EXERCISE BRIEF: Every line below is to be quoted exactly, with nothing added or dropped.

--- --- ---

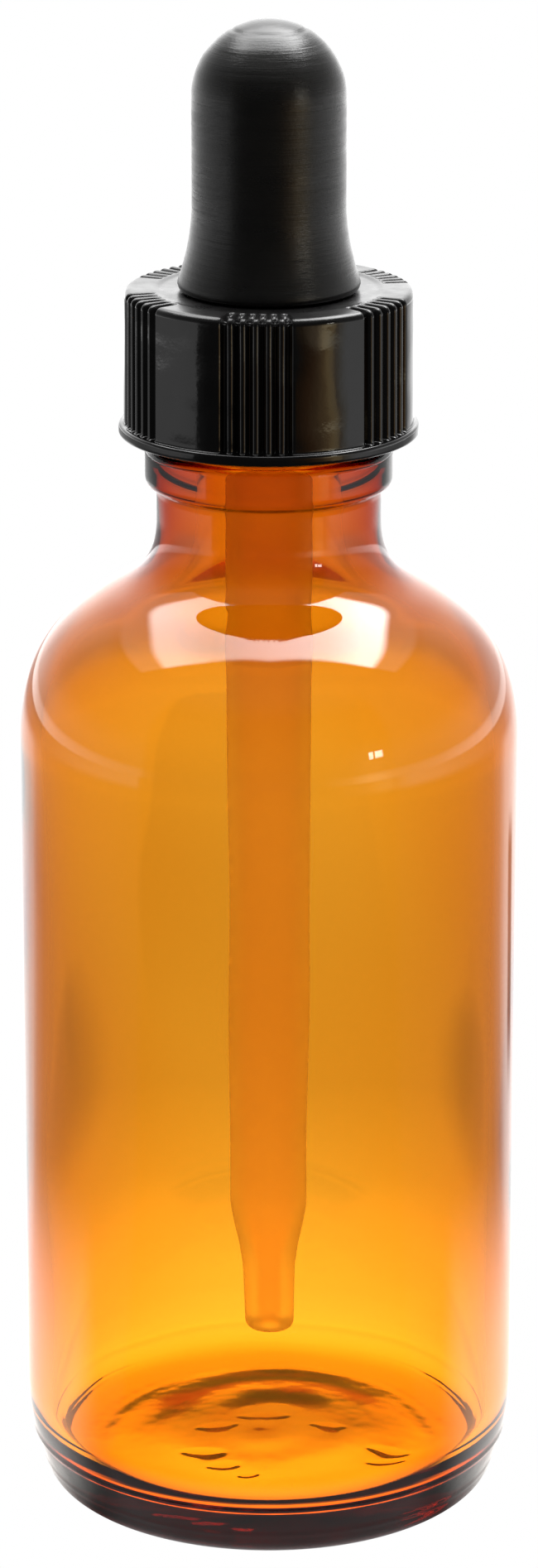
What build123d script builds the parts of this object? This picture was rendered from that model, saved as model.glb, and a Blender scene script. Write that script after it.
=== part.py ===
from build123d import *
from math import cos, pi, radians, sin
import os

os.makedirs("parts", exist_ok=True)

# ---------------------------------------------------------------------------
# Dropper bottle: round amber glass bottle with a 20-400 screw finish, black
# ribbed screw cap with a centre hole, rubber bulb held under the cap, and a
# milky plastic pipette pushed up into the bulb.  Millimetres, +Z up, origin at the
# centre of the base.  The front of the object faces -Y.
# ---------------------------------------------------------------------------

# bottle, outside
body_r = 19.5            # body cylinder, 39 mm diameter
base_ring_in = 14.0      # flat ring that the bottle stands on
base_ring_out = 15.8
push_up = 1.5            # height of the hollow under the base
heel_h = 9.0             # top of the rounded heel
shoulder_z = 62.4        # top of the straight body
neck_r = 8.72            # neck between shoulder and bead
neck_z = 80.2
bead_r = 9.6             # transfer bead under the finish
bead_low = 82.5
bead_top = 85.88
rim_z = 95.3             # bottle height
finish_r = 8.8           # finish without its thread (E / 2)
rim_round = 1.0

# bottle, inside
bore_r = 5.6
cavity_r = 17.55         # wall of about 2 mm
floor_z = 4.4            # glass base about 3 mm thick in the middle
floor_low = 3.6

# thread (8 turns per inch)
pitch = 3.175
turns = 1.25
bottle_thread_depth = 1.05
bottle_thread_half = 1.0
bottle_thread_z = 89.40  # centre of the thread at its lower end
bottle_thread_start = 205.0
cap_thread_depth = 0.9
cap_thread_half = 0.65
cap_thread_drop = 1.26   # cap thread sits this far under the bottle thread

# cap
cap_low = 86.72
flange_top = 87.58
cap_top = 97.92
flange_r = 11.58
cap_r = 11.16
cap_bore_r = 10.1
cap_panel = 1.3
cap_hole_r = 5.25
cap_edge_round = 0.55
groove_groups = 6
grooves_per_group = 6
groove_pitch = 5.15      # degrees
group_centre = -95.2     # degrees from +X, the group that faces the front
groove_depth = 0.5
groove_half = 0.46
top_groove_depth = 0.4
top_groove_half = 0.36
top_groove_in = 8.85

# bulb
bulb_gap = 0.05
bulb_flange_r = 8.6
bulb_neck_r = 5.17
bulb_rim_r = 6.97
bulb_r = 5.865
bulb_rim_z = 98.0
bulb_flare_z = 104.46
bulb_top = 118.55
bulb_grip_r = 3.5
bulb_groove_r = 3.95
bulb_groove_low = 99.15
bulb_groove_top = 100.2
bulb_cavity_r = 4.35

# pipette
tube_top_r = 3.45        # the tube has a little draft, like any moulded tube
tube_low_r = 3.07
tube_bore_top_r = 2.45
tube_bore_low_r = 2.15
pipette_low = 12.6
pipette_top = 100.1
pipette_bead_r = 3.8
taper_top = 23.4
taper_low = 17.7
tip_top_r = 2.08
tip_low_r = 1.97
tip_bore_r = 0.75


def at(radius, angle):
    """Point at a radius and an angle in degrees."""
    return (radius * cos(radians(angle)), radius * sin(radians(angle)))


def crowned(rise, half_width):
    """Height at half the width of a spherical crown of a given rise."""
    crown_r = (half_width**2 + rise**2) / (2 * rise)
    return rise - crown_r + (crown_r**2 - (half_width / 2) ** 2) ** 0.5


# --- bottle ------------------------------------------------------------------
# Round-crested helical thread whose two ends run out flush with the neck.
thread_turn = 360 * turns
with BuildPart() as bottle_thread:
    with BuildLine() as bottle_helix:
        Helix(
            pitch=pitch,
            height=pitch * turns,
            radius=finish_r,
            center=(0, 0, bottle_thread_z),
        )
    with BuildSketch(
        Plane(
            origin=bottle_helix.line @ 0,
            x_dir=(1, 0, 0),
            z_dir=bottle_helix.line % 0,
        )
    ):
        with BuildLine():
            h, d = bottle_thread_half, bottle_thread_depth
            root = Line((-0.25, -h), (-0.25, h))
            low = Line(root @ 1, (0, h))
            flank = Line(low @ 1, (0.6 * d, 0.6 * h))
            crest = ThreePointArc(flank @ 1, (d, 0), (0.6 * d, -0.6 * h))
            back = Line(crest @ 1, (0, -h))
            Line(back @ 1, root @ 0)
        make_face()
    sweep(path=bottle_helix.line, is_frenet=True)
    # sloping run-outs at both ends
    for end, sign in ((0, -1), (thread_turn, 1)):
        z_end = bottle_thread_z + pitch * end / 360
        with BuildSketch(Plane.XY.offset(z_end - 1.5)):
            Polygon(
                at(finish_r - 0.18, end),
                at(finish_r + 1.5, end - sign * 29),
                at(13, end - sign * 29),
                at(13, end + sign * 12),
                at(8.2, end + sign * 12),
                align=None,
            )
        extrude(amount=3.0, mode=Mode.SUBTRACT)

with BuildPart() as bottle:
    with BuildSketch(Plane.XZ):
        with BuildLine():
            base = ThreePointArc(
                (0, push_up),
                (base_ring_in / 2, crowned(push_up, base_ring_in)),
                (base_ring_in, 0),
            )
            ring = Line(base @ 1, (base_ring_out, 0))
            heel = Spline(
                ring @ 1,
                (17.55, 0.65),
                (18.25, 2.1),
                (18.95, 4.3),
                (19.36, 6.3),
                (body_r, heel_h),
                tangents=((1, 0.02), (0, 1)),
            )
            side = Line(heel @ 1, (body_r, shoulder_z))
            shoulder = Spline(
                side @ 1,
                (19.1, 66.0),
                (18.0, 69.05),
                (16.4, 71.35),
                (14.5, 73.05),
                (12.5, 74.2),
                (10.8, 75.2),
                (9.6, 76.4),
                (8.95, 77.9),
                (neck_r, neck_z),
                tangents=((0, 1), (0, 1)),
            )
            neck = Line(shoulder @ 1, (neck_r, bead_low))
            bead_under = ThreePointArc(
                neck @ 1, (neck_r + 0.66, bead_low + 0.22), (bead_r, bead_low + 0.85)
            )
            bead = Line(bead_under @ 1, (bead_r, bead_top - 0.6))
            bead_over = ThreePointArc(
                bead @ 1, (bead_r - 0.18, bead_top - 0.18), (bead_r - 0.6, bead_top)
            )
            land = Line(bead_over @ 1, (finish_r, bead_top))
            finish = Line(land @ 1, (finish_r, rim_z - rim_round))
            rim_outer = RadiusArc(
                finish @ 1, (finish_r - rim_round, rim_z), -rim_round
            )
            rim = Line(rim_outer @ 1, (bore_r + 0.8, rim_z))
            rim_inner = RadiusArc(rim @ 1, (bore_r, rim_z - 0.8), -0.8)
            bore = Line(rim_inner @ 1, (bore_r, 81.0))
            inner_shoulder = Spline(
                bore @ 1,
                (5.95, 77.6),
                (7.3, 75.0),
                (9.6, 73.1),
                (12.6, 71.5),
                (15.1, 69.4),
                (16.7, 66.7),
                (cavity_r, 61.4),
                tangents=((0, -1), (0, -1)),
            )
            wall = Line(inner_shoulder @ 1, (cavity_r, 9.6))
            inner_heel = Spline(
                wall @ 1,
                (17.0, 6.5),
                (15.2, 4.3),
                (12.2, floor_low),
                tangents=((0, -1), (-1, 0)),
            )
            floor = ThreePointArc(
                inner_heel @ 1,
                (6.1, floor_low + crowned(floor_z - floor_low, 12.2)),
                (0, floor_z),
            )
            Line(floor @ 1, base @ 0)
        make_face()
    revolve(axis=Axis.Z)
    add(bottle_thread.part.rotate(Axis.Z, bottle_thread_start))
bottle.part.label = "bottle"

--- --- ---

REPLY TO THE EXERCISE:
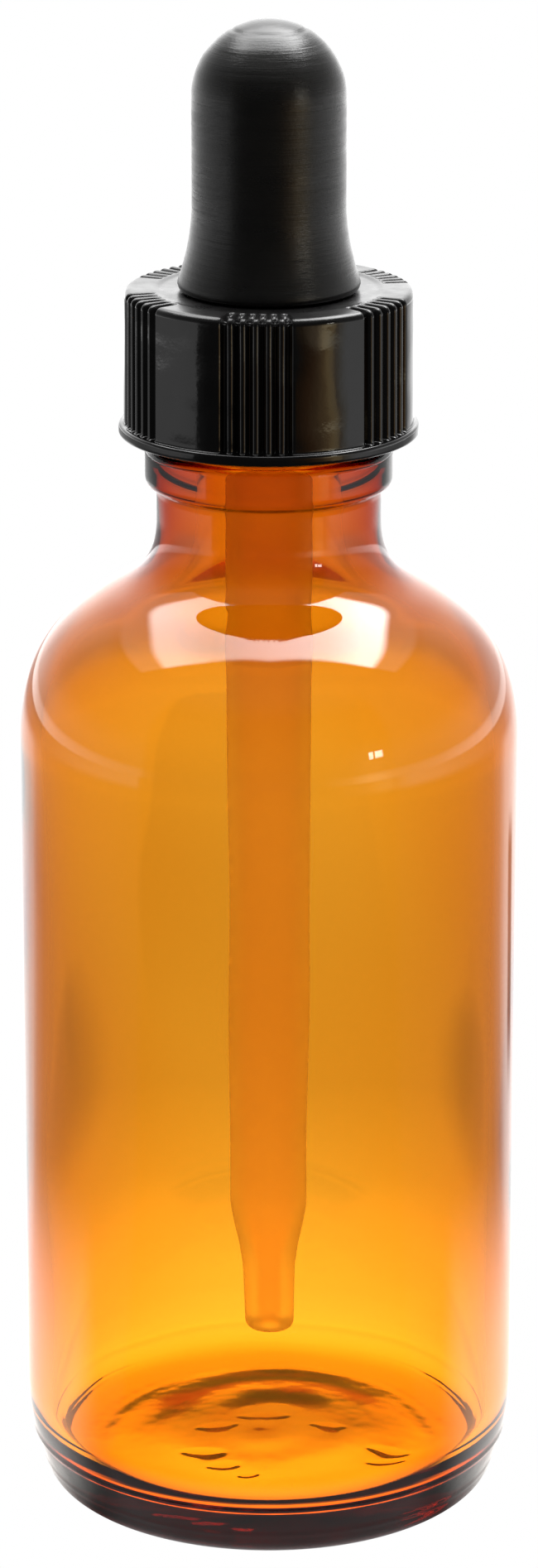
What build123d script builds the parts of this object? This picture was rendered from that model, saved as model.glb, and a Blender scene script. Write that script after it.
=== part.py ===
from build123d import *
from math import cos, pi, radians, sin
import os

os.makedirs("parts", exist_ok=True)

# ---------------------------------------------------------------------------
# Dropper bottle: round amber glass bottle with a 20-400 screw finish, black
# ribbed screw cap with a centre hole, rubber bulb held under the cap, and a
# milky plastic pipette pushed up into the bulb.  Millimetres, +Z up, origin at the
# centre of the base.  The front of the object faces -Y.
# ---------------------------------------------------------------------------

# bottle, outside
body_r = 19.5            # body cylinder, 39 mm diameter
base_ring_in = 14.0      # flat ring that the bottle stands on
base_ring_out = 15.8
push_up = 1.5            # height of the hollow under the base
heel_h = 9.0             # top of the rounded heel
shoulder_z = 62.4        # top of the straight body
neck_r = 8.72            # neck between shoulder and bead
neck_z = 80.2
bead_r = 9.6             # transfer bead under the finish
bead_low = 82.5
bead_top = 85.88
rim_z = 95.3             # bottle height
finish_r = 8.8           # finish without its thread (E / 2)
rim_round = 1.0

# bottle, inside
bore_r = 5.6
cavity_r = 17.55         # wall of about 2 mm
floor_z = 4.4            # glass base about 3 mm thick in the middle
floor_low = 3.6

# thread (8 turns per inch)
pitch = 3.175
turns = 1.25
bottle_thread_depth = 1.05
bottle_thread_half = 1.0
bottle_thread_z = 89.40  # centre of the thread at its lower end
bottle_thread_start = 205.0
cap_thread_depth = 0.9
cap_thread_half = 0.65
cap_thread_drop = 1.26   # cap thread sits this far under the bottle thread

# cap
cap_low = 86.72
flange_top = 87.58
cap_top = 97.92
flange_r = 11.58
cap_r = 11.16
cap_bore_r = 10.1
cap_panel = 1.3
cap_hole_r = 5.25
cap_edge_round = 0.55
groove_groups = 6
grooves_per_group = 6
groove_pitch = 5.15      # degrees
group_centre = -95.2     # degrees from +X, the group that faces the front
groove_depth = 0.5
groove_half = 0.46
top_groove_depth = 0.4
top_groove_half = 0.36
top_groove_in = 8.85

# bulb
bulb_gap = 0.05
bulb_flange_r = 8.6
bulb_neck_r = 5.17
bulb_rim_r = 6.97
bulb_r = 5.865
bulb_rim_z = 98.0
bulb_flare_z = 104.46
bulb_top = 118.55
bulb_grip_r = 3.5
bulb_groove_r = 3.95
bulb_groove_low = 99.15
bulb_groove_top = 100.2
bulb_cavity_r = 4.35

# pipette
tube_top_r = 3.45        # the tube has a little draft, like any moulded tube
tube_low_r = 3.07
tube_bore_top_r = 2.45
tube_bore_low_r = 2.15
pipette_low = 12.6
pipette_top = 100.1
pipette_bead_r = 3.8
taper_top = 23.4
taper_low = 17.7
tip_top_r = 2.08
tip_low_r = 1.97
tip_bore_r = 0.75


def at(radius, angle):
    """Point at a radius and an angle in degrees."""
    return (radius * cos(radians(angle)), radius * sin(radians(angle)))


def crowned(rise, half_width):
    """Height at half the width of a spherical crown of a given rise."""
    crown_r = (half_width**2 + rise**2) / (2 * rise)
    return rise - crown_r + (crown_r**2 - (half_width / 2) ** 2) ** 0.5


# --- bottle ------------------------------------------------------------------
# Round-crested helical thread whose two ends run out flush with the neck.
thread_turn = 360 * turns
with BuildPart() as bottle_thread:
    with BuildLine() as bottle_helix:
        Helix(
            pitch=pitch,
            height=pitch * turns,
            radius=finish_r,
            center=(0, 0, bottle_thread_z),
        )
    with BuildSketch(
        Plane(
            origin=bottle_helix.line @ 0,
            x_dir=(1, 0, 0),
            z_dir=bottle_helix.line % 0,
        )
    ):
        with BuildLine():
            h, d = bottle_thread_half, bottle_thread_depth
            root = Line((-0.25, -h), (-0.25, h))
            low = Line(root @ 1, (0, h))
            flank = Line(low @ 1, (0.6 * d, 0.6 * h))
            crest = ThreePointArc(flank @ 1, (d, 0), (0.6 * d, -0.6 * h))
            back = Line(crest @ 1, (0, -h))
            Line(back @ 1, root @ 0)
        make_face()
    sweep(path=bottle_helix.line, is_frenet=True)
    # sloping run-outs at both ends
    for end, sign in ((0, -1), (thread_turn, 1)):
        z_end = bottle_thread_z + pitch * end / 360
        with BuildSketch(Plane.XY.offset(z_end - 1.5)):
            Polygon(
                at(finish_r - 0.18, end),
                at(finish_r + 1.5, end - sign * 29),
                at(13, end - sign * 29),
                at(13, end + sign * 12),
                at(8.2, end + sign * 12),
                align=None,
            )
        extrude(amount=3.0, mode=Mode.SUBTRACT)

with BuildPart() as bottle:
    with BuildSketch(Plane.XZ):
        with BuildLine():
            base = ThreePointArc(
                (0, push_up),
                (base_ring_in / 2, crowned(push_up, base_ring_in)),
                (base_ring_in, 0),
            )
            ring = Line(base @ 1, (base_ring_out, 0))
            heel = Spline(
                ring @ 1,
                (17.55, 0.65),
                (18.25, 2.1),
                (18.95, 4.3),
                (19.36, 6.3),
                (body_r, heel_h),
                tangents=((1, 0.02), (0, 1)),
            )
            side = Line(heel @ 1, (body_r, shoulder_z))
            shoulder = Spline(
                side @ 1,
                (19.1, 66.0),
                (18.0, 69.05),
                (16.4, 71.35),
                (14.5, 73.05),
                (12.5, 74.2),
                (10.8, 75.2),
                (9.6, 76.4),
                (8.95, 77.9),
                (neck_r, neck_z),
                tangents=((0, 1), (0, 1)),
            )
            neck = Line(shoulder @ 1, (neck_r, bead_low))
            bead_under = ThreePointArc(
                neck @ 1, (neck_r + 0.66, bead_low + 0.22), (bead_r, bead_low + 0.85)
            )
            bead = Line(bead_under @ 1, (bead_r, bead_top - 0.6))
            bead_over = ThreePointArc(
                bead @ 1, (bead_r - 0.18, bead_top - 0.18), (bead_r - 0.6, bead_top)
            )
            land = Line(bead_over @ 1, (finish_r, bead_top))
            finish = Line(land @ 1, (finish_r, rim_z - rim_round))
            rim_outer = RadiusArc(
                finish @ 1, (finish_r - rim_round, rim_z), -rim_round
            )
            rim = Line(rim_outer @ 1, (bore_r + 0.8, rim_z))
            rim_inner = RadiusArc(rim @ 1, (bore_r, rim_z - 0.8), -0.8)
            bore = Line(rim_inner @ 1, (bore_r, 81.0))
            inner_shoulder = Spline(
                bore @ 1,
                (5.95, 77.6),
                (7.3, 75.0),
                (9.6, 73.1),
                (12.6, 71.5),
                (15.1, 69.4),
                (16.7, 66.7),
                (cavity_r, 61.4),
                tangents=((0, -1), (0, -1)),
            )
            wall = Line(inner_shoulder @ 1, (cavity_r, 9.6))
            inner_heel = Spline(
                wall @ 1,
                (17.0, 6.5),
                (15.2, 4.3),
                (12.2, floor_low),
                tangents=((0, -1), (-1, 0)),
            )
            floor = ThreePointArc(
                inner_heel @ 1,
                (6.1, floor_low + crowned(floor_z - floor_low, 12.2)),
                (0, floor_z),
            )
            Line(floor @ 1, base @ 0)
        make_face()
    revolve(axis=Axis.Z)
    add(bottle_thread.part.rotate(Axis.Z, bottle_thread_start))
bottle.part.label = "bottle"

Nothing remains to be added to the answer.